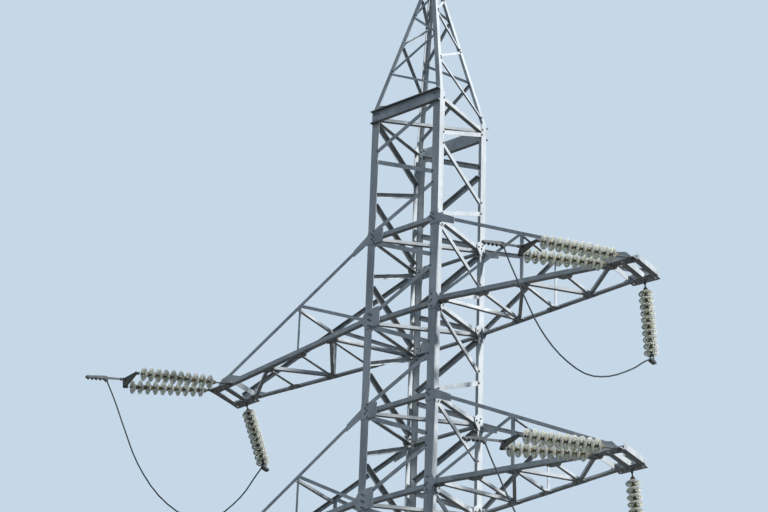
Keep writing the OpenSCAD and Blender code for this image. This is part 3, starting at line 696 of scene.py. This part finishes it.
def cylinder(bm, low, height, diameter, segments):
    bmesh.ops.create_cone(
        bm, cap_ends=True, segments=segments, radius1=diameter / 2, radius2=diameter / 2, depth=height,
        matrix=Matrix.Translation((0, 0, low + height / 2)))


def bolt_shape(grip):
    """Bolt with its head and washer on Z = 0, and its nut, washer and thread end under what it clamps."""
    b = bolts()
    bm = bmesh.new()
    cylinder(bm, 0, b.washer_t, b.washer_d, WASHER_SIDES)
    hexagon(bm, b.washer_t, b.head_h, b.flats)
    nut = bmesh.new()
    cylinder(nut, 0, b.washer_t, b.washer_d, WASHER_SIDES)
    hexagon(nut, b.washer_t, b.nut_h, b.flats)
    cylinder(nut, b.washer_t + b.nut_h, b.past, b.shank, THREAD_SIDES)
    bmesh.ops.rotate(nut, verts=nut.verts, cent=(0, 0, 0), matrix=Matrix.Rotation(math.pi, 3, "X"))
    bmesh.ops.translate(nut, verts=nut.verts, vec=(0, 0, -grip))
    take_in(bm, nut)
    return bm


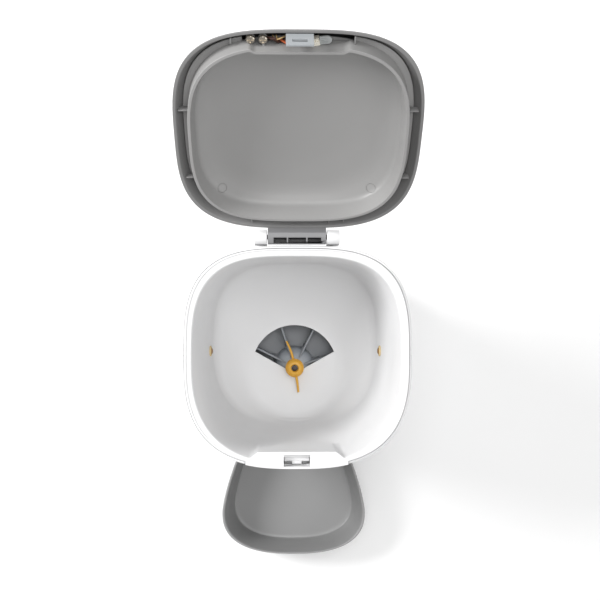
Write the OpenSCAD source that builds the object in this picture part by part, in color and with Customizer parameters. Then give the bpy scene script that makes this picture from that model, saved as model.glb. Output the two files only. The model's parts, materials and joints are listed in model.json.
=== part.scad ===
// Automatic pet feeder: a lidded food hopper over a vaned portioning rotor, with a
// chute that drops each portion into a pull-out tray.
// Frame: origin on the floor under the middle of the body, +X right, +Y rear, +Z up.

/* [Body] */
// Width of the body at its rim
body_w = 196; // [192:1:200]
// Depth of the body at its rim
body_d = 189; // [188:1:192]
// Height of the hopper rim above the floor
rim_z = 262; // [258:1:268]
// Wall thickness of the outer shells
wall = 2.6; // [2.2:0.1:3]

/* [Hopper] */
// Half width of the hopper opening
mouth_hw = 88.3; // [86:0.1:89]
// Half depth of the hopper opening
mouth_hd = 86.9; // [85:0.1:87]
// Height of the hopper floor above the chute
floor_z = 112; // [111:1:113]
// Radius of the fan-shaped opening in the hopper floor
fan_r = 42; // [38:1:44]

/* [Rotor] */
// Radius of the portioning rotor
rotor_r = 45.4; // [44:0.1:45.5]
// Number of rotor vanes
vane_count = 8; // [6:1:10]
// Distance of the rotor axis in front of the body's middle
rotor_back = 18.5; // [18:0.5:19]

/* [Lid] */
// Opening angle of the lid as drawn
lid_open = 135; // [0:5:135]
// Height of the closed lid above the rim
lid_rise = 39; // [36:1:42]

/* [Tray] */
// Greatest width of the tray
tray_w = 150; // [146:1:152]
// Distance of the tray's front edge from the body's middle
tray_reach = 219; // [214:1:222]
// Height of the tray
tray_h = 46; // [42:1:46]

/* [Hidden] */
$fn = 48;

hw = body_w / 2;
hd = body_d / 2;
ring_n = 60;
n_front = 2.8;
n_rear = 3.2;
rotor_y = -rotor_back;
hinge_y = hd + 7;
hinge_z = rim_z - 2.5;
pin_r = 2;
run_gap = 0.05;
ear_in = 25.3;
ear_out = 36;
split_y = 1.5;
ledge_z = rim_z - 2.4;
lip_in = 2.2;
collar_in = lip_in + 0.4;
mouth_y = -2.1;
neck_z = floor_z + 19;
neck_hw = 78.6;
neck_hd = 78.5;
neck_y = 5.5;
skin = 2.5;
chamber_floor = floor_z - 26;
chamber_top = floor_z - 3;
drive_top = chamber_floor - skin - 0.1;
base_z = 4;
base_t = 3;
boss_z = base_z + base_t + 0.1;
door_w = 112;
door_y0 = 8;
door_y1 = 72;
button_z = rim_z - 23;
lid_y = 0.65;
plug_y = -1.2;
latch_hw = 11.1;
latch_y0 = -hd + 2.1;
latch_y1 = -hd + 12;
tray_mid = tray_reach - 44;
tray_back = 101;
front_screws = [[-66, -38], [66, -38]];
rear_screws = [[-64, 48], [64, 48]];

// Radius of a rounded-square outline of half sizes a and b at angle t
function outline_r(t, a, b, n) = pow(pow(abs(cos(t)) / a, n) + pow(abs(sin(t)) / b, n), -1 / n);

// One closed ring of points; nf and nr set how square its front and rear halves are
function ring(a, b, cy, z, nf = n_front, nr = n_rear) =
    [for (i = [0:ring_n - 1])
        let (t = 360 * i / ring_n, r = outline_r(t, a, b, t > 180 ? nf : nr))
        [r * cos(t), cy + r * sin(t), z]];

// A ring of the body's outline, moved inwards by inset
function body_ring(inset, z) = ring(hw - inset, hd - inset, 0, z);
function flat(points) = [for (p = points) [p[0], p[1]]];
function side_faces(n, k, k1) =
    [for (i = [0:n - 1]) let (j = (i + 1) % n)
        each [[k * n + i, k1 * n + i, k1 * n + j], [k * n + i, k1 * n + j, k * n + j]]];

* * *

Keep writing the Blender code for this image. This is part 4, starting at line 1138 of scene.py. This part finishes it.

§ **Exercise description**
Report every line in the data above in which the word "that" appears.

§ **Completed exercise**
Write the OpenSCAD source that builds the object in this picture part by part, in color and with Customizer parameters. Then give the bpy scene script that makes this picture from that model, saved as model.glb. Output the two files only. The model's parts, materials and joints are listed in model.json.
// chute that drops each portion into a pull-out tray.